While it is in general good news that financial regulators take an increasingly active interest in stablecoins with view to their significant systemic risks, it is important to stress that regulating stablecoins is not just about avoiding destabilizing runs that could erode financial stability. Regulators must simultaneously address operational resilience standards, standards on disclosure and protection of customer information as well as digital currencies’ environmental impact while trying to articulate the larger goal of modernizing payment systems and improving financial inclusion. Providing access to digital money, also for low-income people which are particularly burdened by slow and expensive payments, is key here.
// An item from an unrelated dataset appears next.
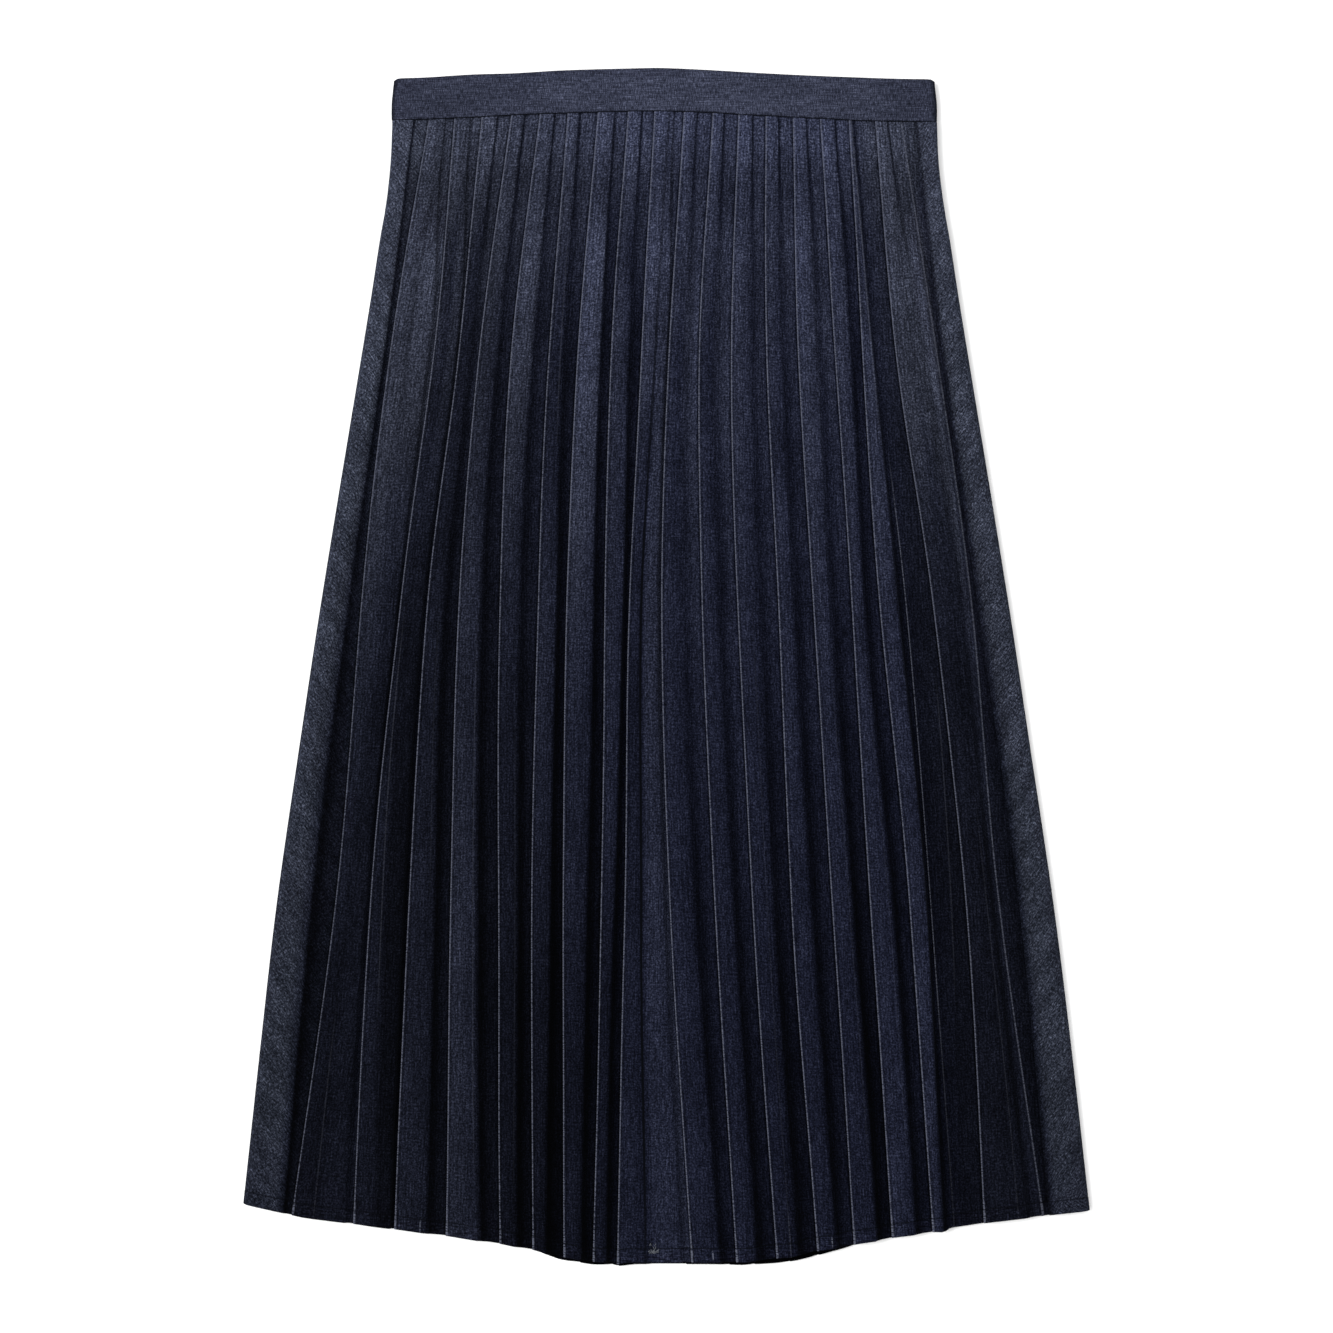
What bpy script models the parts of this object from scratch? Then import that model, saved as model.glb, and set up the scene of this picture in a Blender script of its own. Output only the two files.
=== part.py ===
"""A pleated midi skirt, laid flat: a plain waistband over an A-line skirt of knife pleats.

The skirt lies on its back on the XY plane, waist towards +Y and hem towards -Y, front up (+Z).
Its cloth is a wall that runs through level lines across the panel. Every line has the same folds:
at each pleat the wall passes under the crease, turns back at an inner fold, turns over again at the
crease and goes on as the face of the pleat. The back panel is the front turned over, with its faces
flat on the ground. Widths are in metres; the tables are in millimetres.
"""

from collections import namedtuple

import bmesh
import bpy

MM = 0.001

# ---------------------------------------------------------------- driving dimensions
WALL = 1.0 * MM                # cloth of a panel
LAYER_GAP = 0.4 * MM           # air between the layers of a pleat
SEAM_GAP = 0.3 * MM            # between pieces that are sewn together
BAND_WALL = 2.0 * MM           # waistband: two layers of cloth and a stiffener
BAND_EDGE = 0.5 * MM           # rounding of the waistband's edges

BAND_TOP = (-185.5 * MM, 182.5 * MM)    # ends of the waistband's top edge, left and right
BAND_SEAM = (-187.0 * MM, 184.0 * MM)   # ends of the seam under it
BAND_BACK_DROP = 2.5 * MM      # the back band's top edge lies this much lower

FOLD_OVER = 1.5 * MM           # how far a face runs on past its inner fold
FOOT_SHARE = 0.75              # where the face reaches its base, between that point and the next crease
FOOT_CLEAR = 1.0 * MM          # the least it keeps from the next crease
SIDE_INNER = 6.0 * MM          # depth of the inner fold beneath the right side strip
SIDE_ROLL = (8.0 * MM, 14.0 * MM)   # width over which a side strip rolls down, at seam and at hem
RIDGE = 1.6 * MM               # height of the loose crease beside the right side strip
BACK_LIP = 2.0 * MM            # how far the back hem shows below the front hem
LIP_REACH = 95.0 * MM          # half the width over which it shows
LIP_CENTRE = 10.0 * MM

LAYER = WALL + LAYER_GAP
STACK = 3 * WALL + 2 * LAYER_GAP               # three layers, outside to outside
LOW, MIDDLE, HIGH = (WALL / 2 + n * LAYER for n in range(3))
FRONT_BASE = STACK + SEAM_GAP                  # what the front panel lies on
EDGE_BASE = WALL + SEAM_GAP                    # the same at the side edges

# ---------------------------------------------------------------- tables
# The waistband's long edges: its top, and the seam under it. The right side has sunk a little.
Band = namedtuple("Band", "across top seam")
BAND = [
    Band(-187, 399.9, 371.8),
    Band(-165, 400.5, 372.0),
    Band(-133, 402.5, 373.4),
    Band(-102, 403.5, 375.1),
    Band(-70, 405.4, 376.3),
    Band(-20, 406.8, 377.7),
    Band(-3, 407.0, 377.7),
    Band(29, 405.6, 376.7),
    Band(61, 403.7, 374.8),
    Band(94, 402.0, 373.2),
    Band(127, 400.7, 371.4),
    Band(160, 399.6, 370.6),
    Band(185, 399.4, 370.6),
]

# Outline of the panels: share of the length below the seam, and both side edges.
Edge = namedtuple("Edge", "down left right")
OUTLINE = [
    Edge(0.000, -186.5, 184.0),
    Edge(0.035, -187.5, 185.0),
    Edge(0.075, -190.5, 188.5),
    Edge(0.110, -195.0, 193.0),
    Edge(0.167, -201.5, 199.5),
    Edge(0.440, -234.5, 232.5),
    Edge(0.570, -249.0, 247.0),
    Edge(0.720, -265.0, 263.5),
    Edge(0.850, -276.0, 275.5),
    Edge(1.000, -288.0, 288.0),
]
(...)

Since private innovation is – despite increasing efforts on central bank digital currencies – likely to play a crucial role in providing such access, it is vital to establish a comprehensive regulatory framework for stablecoins through collaboration among and beyond financial regulatory bodies, both nationally and internationally. All this is, of course, very challenging. But after all, it might be precisely these new forms of digital “money” that get us, lawyers, to include in our work a perspective which recognizes money as an institution that links politics and the economy, state and civil society.